— Start Raw records —

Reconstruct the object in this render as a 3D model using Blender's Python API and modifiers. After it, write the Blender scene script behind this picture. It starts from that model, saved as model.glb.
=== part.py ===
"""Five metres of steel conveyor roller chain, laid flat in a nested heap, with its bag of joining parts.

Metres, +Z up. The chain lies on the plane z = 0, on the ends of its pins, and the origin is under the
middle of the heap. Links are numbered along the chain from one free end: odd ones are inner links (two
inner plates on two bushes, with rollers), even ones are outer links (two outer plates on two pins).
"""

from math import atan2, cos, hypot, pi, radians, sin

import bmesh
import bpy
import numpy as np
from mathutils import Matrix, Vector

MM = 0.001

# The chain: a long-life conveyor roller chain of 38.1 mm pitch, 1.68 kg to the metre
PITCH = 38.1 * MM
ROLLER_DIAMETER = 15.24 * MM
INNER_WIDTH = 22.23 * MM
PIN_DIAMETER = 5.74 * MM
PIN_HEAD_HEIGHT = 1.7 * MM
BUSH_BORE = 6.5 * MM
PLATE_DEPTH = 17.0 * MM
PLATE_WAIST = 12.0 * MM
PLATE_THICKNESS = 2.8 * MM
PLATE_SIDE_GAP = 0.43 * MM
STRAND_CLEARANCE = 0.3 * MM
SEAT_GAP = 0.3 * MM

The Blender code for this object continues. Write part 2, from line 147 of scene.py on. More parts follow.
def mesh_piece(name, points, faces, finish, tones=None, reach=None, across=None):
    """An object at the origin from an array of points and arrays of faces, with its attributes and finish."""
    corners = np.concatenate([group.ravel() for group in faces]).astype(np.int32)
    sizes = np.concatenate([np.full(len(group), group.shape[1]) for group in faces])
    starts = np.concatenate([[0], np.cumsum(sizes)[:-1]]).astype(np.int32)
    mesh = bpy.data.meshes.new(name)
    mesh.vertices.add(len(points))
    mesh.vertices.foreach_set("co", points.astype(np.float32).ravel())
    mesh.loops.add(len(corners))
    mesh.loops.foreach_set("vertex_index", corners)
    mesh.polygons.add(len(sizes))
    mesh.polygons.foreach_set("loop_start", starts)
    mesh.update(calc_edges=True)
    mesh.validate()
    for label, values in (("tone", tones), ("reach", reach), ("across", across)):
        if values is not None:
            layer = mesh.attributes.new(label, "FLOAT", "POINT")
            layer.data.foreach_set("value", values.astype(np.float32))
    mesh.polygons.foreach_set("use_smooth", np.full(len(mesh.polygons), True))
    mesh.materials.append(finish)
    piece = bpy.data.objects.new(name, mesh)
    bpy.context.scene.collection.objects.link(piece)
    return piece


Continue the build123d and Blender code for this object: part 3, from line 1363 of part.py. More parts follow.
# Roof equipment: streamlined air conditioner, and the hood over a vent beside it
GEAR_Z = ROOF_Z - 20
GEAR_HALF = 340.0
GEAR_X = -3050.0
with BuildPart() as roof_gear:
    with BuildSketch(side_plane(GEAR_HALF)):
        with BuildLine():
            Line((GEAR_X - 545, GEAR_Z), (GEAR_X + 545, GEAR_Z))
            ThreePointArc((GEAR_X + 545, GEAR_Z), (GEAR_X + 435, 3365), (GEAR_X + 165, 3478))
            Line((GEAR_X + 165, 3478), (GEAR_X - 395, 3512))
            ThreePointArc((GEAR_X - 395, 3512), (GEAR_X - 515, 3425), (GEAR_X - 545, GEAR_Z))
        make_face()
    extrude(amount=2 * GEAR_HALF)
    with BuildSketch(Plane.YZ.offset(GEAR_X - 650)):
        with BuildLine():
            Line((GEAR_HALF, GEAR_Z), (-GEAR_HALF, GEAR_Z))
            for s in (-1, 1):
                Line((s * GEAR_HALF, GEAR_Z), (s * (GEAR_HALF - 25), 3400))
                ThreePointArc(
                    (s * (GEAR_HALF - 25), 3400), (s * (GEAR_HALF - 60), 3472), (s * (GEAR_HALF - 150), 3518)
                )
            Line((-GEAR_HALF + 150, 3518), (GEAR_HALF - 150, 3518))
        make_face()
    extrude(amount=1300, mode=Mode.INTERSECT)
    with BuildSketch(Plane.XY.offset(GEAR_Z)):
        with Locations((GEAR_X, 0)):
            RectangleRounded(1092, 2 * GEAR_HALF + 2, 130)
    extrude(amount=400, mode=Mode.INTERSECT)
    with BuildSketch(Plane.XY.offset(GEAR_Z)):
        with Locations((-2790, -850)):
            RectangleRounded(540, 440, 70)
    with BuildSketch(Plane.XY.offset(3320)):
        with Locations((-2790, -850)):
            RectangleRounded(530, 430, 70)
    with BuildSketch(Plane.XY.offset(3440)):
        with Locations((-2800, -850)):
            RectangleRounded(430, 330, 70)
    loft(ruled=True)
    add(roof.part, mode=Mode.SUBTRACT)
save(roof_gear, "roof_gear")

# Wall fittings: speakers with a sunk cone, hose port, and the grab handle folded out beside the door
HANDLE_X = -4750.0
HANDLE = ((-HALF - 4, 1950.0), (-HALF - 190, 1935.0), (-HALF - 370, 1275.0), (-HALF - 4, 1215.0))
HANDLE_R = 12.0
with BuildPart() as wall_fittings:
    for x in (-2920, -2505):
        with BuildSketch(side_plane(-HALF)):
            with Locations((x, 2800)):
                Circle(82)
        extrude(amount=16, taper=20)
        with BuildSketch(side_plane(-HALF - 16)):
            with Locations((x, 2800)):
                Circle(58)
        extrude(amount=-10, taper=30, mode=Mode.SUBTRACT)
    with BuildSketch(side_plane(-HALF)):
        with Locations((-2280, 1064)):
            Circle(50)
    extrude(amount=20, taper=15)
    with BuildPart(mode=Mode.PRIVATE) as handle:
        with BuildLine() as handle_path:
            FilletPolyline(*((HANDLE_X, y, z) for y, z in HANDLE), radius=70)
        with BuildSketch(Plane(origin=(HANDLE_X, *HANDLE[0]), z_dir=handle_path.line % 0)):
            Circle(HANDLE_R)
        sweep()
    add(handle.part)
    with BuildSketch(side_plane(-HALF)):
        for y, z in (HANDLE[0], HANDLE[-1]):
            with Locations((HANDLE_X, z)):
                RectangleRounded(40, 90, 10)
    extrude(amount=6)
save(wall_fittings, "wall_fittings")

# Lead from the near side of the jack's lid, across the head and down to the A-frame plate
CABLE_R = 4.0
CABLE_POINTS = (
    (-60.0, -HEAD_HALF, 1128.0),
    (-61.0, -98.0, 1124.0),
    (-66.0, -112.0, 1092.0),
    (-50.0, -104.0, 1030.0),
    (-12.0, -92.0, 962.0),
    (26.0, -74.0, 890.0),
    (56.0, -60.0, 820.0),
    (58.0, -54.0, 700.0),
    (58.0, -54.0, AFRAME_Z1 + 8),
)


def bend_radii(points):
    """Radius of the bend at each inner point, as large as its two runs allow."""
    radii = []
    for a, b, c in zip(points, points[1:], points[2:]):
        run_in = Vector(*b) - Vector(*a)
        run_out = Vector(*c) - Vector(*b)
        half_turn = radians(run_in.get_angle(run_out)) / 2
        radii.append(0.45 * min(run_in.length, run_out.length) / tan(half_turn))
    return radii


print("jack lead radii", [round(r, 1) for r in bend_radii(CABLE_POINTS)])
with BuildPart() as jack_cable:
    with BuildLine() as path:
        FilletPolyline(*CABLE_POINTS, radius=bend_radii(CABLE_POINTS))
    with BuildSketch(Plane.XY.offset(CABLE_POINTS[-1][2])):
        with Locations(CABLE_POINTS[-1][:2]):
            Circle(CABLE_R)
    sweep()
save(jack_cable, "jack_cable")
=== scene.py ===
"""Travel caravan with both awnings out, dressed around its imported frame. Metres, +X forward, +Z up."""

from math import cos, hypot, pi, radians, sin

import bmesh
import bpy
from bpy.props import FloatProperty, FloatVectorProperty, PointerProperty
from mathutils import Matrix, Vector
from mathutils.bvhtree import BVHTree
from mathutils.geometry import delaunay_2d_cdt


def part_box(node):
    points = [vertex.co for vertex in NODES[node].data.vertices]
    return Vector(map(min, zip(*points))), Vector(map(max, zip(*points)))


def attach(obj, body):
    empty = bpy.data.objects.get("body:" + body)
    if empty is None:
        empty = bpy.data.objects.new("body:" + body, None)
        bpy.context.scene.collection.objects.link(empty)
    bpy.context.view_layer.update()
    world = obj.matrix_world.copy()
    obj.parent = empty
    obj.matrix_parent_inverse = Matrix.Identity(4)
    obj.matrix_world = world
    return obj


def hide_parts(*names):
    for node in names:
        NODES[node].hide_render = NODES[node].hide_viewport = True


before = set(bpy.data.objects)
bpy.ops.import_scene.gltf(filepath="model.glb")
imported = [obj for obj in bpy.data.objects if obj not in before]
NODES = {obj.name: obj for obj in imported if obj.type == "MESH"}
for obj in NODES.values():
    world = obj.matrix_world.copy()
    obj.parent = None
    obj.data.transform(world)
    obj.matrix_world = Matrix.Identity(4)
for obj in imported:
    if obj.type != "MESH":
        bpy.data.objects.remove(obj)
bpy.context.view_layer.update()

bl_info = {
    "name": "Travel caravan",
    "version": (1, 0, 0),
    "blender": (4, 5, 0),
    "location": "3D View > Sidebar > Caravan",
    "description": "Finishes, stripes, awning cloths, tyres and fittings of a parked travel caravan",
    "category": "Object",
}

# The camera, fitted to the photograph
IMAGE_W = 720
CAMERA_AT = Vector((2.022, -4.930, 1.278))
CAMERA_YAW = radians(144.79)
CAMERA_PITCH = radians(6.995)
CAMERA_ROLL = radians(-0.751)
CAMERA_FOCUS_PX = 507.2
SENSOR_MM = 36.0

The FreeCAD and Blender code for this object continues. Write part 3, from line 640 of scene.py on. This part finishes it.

— End Raw records —

→ **Problem details**
Your task is to extract exactly the lines starting at the line with "r in bend_radii(CABLE_POINTS)])" and ending at the line with "zip(*points))), Vector(map(max, zip(*points)))", including both ends, and no other lines.

→ **Written solution**
print("jack lead radii", [round(r, 1) for r in bend_radii(CABLE_POINTS)])
with BuildPart() as jack_cable:
    with BuildLine() as path:
        FilletPolyline(*CABLE_POINTS, radius=bend_radii(CABLE_POINTS))
    with BuildSketch(Plane.XY.offset(CABLE_POINTS[-1][2])):
        with Locations(CABLE_POINTS[-1][:2]):
            Circle(CABLE_R)
    sweep()
save(jack_cable, "jack_cable")
=== scene.py ===
"""Travel caravan with both awnings out, dressed around its imported frame. Metres, +X forward, +Z up."""

from math import cos, hypot, pi, radians, sin

import bmesh
import bpy
from bpy.props import FloatProperty, FloatVectorProperty, PointerProperty
from mathutils import Matrix, Vector
from mathutils.bvhtree import BVHTree
from mathutils.geometry import delaunay_2d_cdt


def part_box(node):
    points = [vertex.co for vertex in NODES[node].data.vertices]
    return Vector(map(min, zip(*points))), Vector(map(max, zip(*points)))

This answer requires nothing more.